Keith sat back in the command chair as tremors continued to wrack his body from the quintessence strike. All around him, the ship was wiping information from its hardware and readying the last part of the Blades' protocol.

He wiped at his face in a half-assed effort to get rid of the blood and tears but probably just spread it worse. Whatever. He activated the video feed and glared at the camera.

"I have been captured by a Galra cruiser, a set-up instigated by the Black Paladin. There is a Druid on board ship. Have engaged Blade-fail protocol. I leave nothing but memories behind. It was an honor to be a Blade and a Paladin."

He ached to say more, but didn't know how and the recording timed out. Doubts filled his mind. Maybe he should have tried to reason with Shiro, or fought harder to speak to the other Paladins, but….it was too late now. Whoever viewed this tape would understand he was beyond his limits and had done his best.

Keith took a deep breath and turned a key, opening a section of paneling. There was a bright red button, blinking ominously. Another wash of tears leaked from Keith's eyes and he pressed the button. Instantly, the video was broadcast to a secure Blade line and wiped from the ship's hardware. Inside the ship, fine red dust filled the air. Keith's lungs began to seize up. Less and less air made it in with each breath until he could get no more at all. He gripped the armrests and kept his body still, forcing it to accept the inevitable.

A bright flash of light made him close his eyes and he saw moments from his life—some he recognized and some he'd never seen before. Had he really been that small? Had his parents looked down at him with that much love? Then they were both gone and his life went by in a flurry of misery and pain, so much he didn't want to remember.

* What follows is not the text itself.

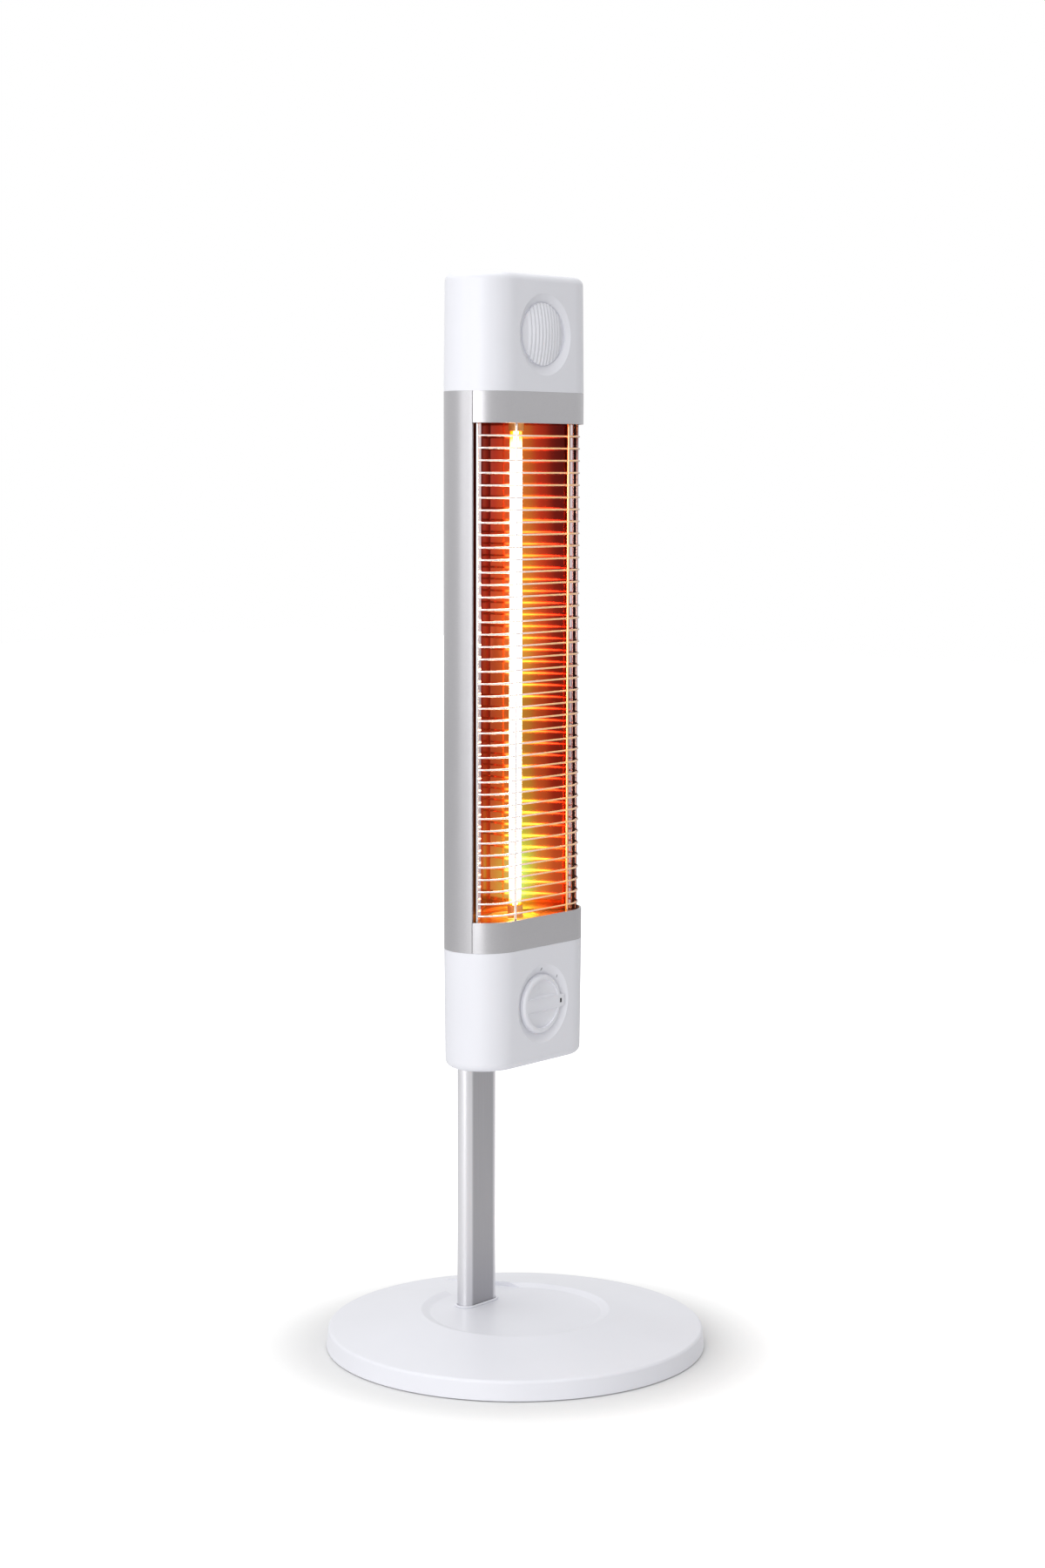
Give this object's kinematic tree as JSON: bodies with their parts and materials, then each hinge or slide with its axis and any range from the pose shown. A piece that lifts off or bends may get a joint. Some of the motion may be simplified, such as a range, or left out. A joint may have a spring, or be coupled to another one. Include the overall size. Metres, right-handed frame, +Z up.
{
  "type": "infrared patio heater tower",
  "caption": "Slim upright infrared heater with a glowing lamp behind a wire guard, held by an oval pole on a weighted round foot, with a turning dial and a tip-over switch.",
  "frame": {"origin": "on the floor, under the middle of the round foot", "axes": "+Z up, the heater's window faces -Y, +X to the right of someone facing it"},
  "size_m": [0.32, 0.32, 0.8945],
  "materials": {
    "white_plastic": "satin moulded white with a faint cool tint",
    "silver_paint": "satin silver powder coat",
    "pole_aluminium": "satin anodised extrusion",
    "polished_aluminium": "mirror polished reflector sheet",
    "chrome_wire": "bright chromed steel wire",
    "steel": "zinc plated",
    "black_plastic": "fine textured",
    "bakelite": "moulded dark brown",
    "brass": "turned",
    "rubber": "matte black",
    "quartz_glass": "clear fused quartz tube",
    "ceramic": "unglazed steatite, opaque",
    "carbon_fibre": "glowing carbon strip, orange to yellow white",
    "lead_sleeve": "glass fibre sleeve"
  },
  "bodies": {
    "heater": {"base_cover": "white_plastic", "base_bottom_plate": "steel", "base_weight": "steel", "pole_socket": "black_plastic", "base_foot_1": "rubber", "base_foot_2": "rubber", "base_foot_3": "rubber", "base_foot_4": "rubber", "base_plate_screw_1": "steel", "base_plate_screw_2": "steel", "base_plate_screw_3": "steel", "pole": "pole_aluminium", "pole_foot_insert": "pole_aluminium", "pole_foot_collar": "white_plastic", "pole_top_plug": "black_plastic", "pole_bolt_1": "steel", "pole_bolt_2": "steel", "mounting_clamp_lower": "black_plastic", "mounting_clamp_upper": "black_plastic", "clamp_screw_1": "steel", "clamp_screw_2": "steel", "clamp_screw_3": "steel", "clamp_screw_4": "steel", "rear_housing": "silver_paint", "lower_band": "silver_paint", "upper_band": "silver_paint", "cap_screw_1": "steel", "cap_screw_2": "steel", "cap_screw_3": "steel", "cap_screw_4": "steel", "upper_cap": "white_plastic", "lower_cap": "white_plastic", "ribbed_insert": "white_plastic", "lower_end_plate": "polished_aluminium", "upper_end_plate": "polished_aluminium", "reflector": "polished_aluminium", "wire_guard": "chrome_wire", "lamp_tube": "quartz_glass", "carbon_element": "carbon_fibre", "lamp_end_lower": "ceramic", "lamp_end_upper": "ceramic", "lamp_clip_lower": "steel", "lamp_clip_upper": "steel", "rotary_switch": "bakelite", "switch_screw_1": "steel", "switch_screw_2": "steel", "tip_switch_housing": "bakelite", "pendulum_pin": "steel", "terminal_block": "black_plastic", "thermal_cutout": "steel", "cord_gland": "black_plastic", "lead_supply": "lead_sleeve", "lead_switch": "lead_sleeve", "lead_lamp_lower": "lead_sleeve", "lead_lamp_upper": "lead_sleeve"},
    "dial": {"control_knob": "white_plastic", "knob_pointer_mark": "black_plastic", "switch_shaft": "steel"},
    "pendulum": {"tip_pendulum": "brass"}
  },
  "joints": [
    {"name": "knob_turn", "type": "hinge", "parent": "heater", "child": "dial", "pos_m": [0, -0.0275, 0.2951], "axis": [0, -1, 0], "range_deg": [0, 90]},
    {"name": "tip_swing", "type": "hinge", "parent": "heater", "child": "pendulum", "pos_m": [-0.042, 0.006, 0.2774], "axis": [1, 0, 0], "range_deg": [-25, 25]}
  ]
}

Finally, Shiro's kind smile broke through the endless haze of loneliness and signaled the advent of the better years. So many good memories flashed by before the year of Kerberos and the misery that followed. Then came Shiro's rescue and Voltron and the other paladins all bound together in the joy of flying and fighting together for a common cause. Keith finally belonged.

Until the one-two punch of the revelation of his parentage and Shiro's second disappearance. So much despair and upheaval and then, he was finding the new Shiro who didn't look at Keith the same and in whose eyes lay the seeds of Keith's destruction. This time, it was easy to see that his arrival was the beginning of the end and that the Galra had, indeed, taken everything from Keith that mattered. They had won.

But it doesn't matter now...nothing matters…

The red mist had done its job. Next, the ship fried its wiring, melted the door to slag and powered down automatically. All was quiet inside the ship, even though a countdown had begun. There was no sound, not even that of a heartbeat. But outside, there was a loud clunk and a whirring sound.

Keith was slumped in the pilot's seat, eyes closed, head lowered, hair falling forward to cover his face. He was dead—his mind thoughtless, his heart still, but ten ticks later, his ship was dragged on board the Galra cruiser.

The Galra had his ship open in under a dobosh and they pulled him roughly from his seat. A Druid stood ready to resuscitate him. When the ship finally blew as its last command from the Blade-fail protocol, it took nearly forty Galra soldiers with it.

The Druid guarded herself from the explosion in the nick of time and kept it from destroying the outer hull of the ship and her captive. With a flash of black quintessence that briefly animated Keith's lifeless body, the Druid lifted him and fitted a breathing apparatus over his mouth and nose. Within a few ticks, his body was forced to breathe, restoring oxygen to his brain and keeping him, once again, alive.

He was, after all, a person of value, according to Haggar. The Black Paladin had told her so many, many times.